2 See, e.g., Whitford, William C., "The Ideal of Individualized Justice: Consumer Bankruptcy as Consumer Protections, and Consumer Protection in Consumer Bankruptcy," 68 Amer. Bankr. L.J. 397 (1994); Whitford, William C., "Has the Time Come to Repeal Chapter 13?" 65 Ind. L.J. 85 (1989); Braucher, Jean, "Lawyers and Consumer Bankruptcy: One Code, Many Cultures," 67 Amer. Bankr. L.J. 501 (1993); Klee, Kenneth N., "Restructuring Individual Debts," 71 Amer. Bankr. L.J. 431 (1997); National Bankruptcy Review Commission, Bankruptcy: The Next Twenty Years (1997); Jones, Edith H. and Zywicki, Todd J., "It's Time for Means Testing," 1999 B.Y.U. L.Rev. 177 (1999). Return to article

3 See Bermant, Gordon, and Flynn, Ed., "Stability and Change in Chapter 13 Activity," 1990-1999, ABI Journal, November 2000; and Bermant, Gordon, and Flynn, Ed., "Measuring Performance in Chapter 13: Comparisons Across States," ABI Journal, July/August 2000. 
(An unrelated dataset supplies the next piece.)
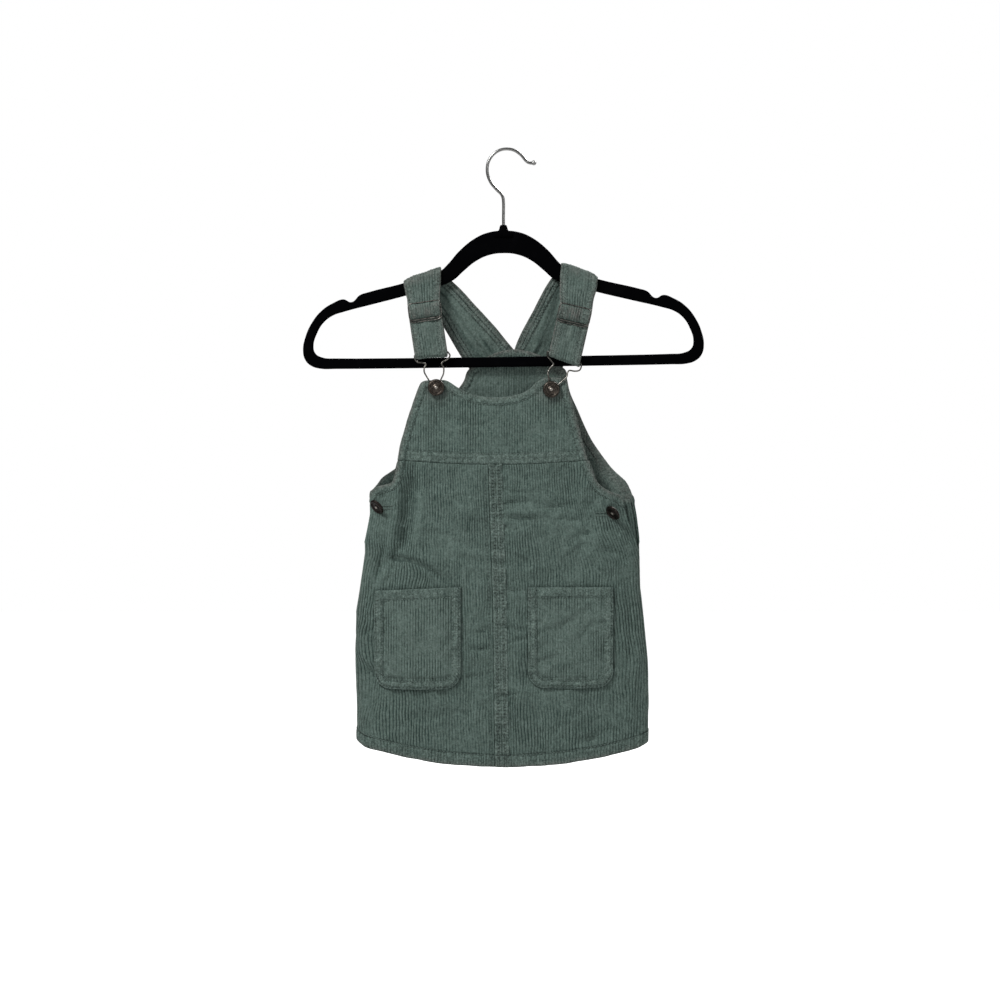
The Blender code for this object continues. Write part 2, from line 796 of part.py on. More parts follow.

4 Readers who compare Table 1 with Table 1 in our November 2000 article will notice some differences between values reported for 1998 and 1999 in the two tables. The numbers in the present article reflect final amendments to the annual reports that arrived after the earlier article had been published. 

5 The count of 48 states arises as follows: Of the 50 states, Alabama and North Carolina are excluded because they are not administered by the U.S. Trustee Program; the District of Columbia and Puerto Rico are added; and, for these purposes, North Dakota is administered with Minnesota and Wyoming is administered with Utah. 

6 See, e.g., Sullivan, Teresa A., Warren, Elizabeth, and Westbrook, Jay Lawrence, As We Forgive Our Debtors (1989) at 246-252. It is probably wise, when encountering the term "local legal culture," to take it as an admission of ignorance rather than an explanation. 

7 Bermant, Gordon, and Flynn, Ed, "Measuring Performance in Chapter 13," supra n. 2.